# Hocking river access?



## Bowjo

I am looking for a place to launch canoe or Kayak.Somewhere between Clear Creek and 664.I saw where the canoe liveries put in on Voris road outside of Enterprise.Do the liveries own these spots?One spot had a no parking sign.....Thanks


----------



## jholbrook

Have a look-see here:

http://ohiodnr.com/watercraft/streamsvers/hocking/tabid/2426/Default.aspx


----------



## Bowjo

I have seen that site.They do not list very many places.....


----------



## slimdaddy45

You can launch right at clear creek straight across the road from the Sunoco store I see trucks n cars parked there all the time was a car there today


----------



## jholbrook

Bowjo said:


> I have seen that site.They do not list very many places.....


 Uh... that's because there aren't too many public places to launch a canoe in the short stretch of river you described. 

I've seen people park in front of the Sunoco, too, but have no idea who that belongs to. You can launch from inside Clear Creek park or you can pay $10 and get shuttle service from the livery in Rempel's Grove (the other one charges more).

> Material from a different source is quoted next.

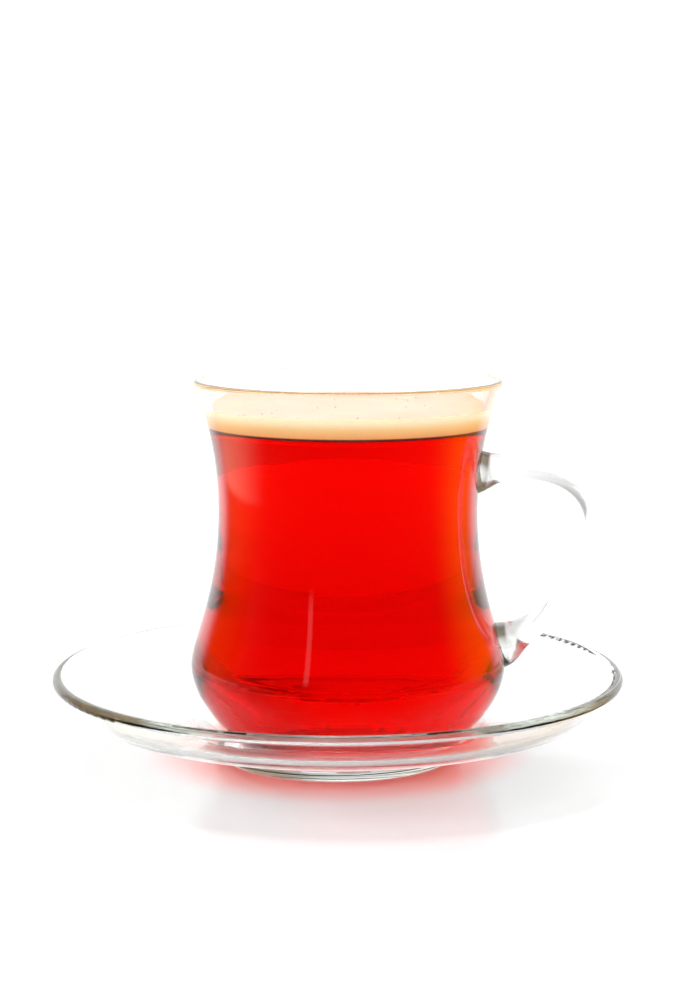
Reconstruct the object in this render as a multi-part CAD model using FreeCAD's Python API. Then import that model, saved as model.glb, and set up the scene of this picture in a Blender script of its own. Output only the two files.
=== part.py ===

Unfortunately, that's about all you have to choose from.


----------



## Bowjo

I don't consider 10 miles a short stretch.If your fishing your way down that is alot of water to cover.That is why I was hoping to find another launch spot "BETWEEN" clear creek and 664..Thanks, Joe


----------



## dinkcatcher

If you launch at Boris rode they don't mind as long as you park way back so they can get there trucks and trailers in with the canoes an people. Park out closer to the road, that is the five mile drop off to 664


_OutdoorHub Mobile, the information engine of the outdoors._


----------



## dinkcatcher

Voris rd*


_OutdoorHub Mobile, the information engine of the outdoors._


----------



## Bowjo

Thank you...I didn't really know if they would let you or if they owned or leased their launch areas.I had asked one of the guys at Hocking valley Canoe and never really got an answer....Thanks again


----------



## jholbrook

Bowjo said:


> I don't consider 10 miles a short stretch.If your fishing your way down that is alot of water to cover.That is why I was hoping to find another launch spot "BETWEEN" clear creek and 664..Thanks, Joe


My point is that there isn't tons of public access - the Hocking isn't exactly the Mad River with fishing/canoe access every 15 feet. On the other hand, if you were drinking buddies with the livery owners or a member of a farming association, there would probably be 50,000 places you could launch. 

When my wife and I go, we hear all kinds of conflicting stuff from the younger guys that work at the liveries about if it's ok to use their launches or not. One guy told me to come in early, especially during the week, and they wouldn't care. Probably depends on who you talk to.

Why not use Rockbridge?


----------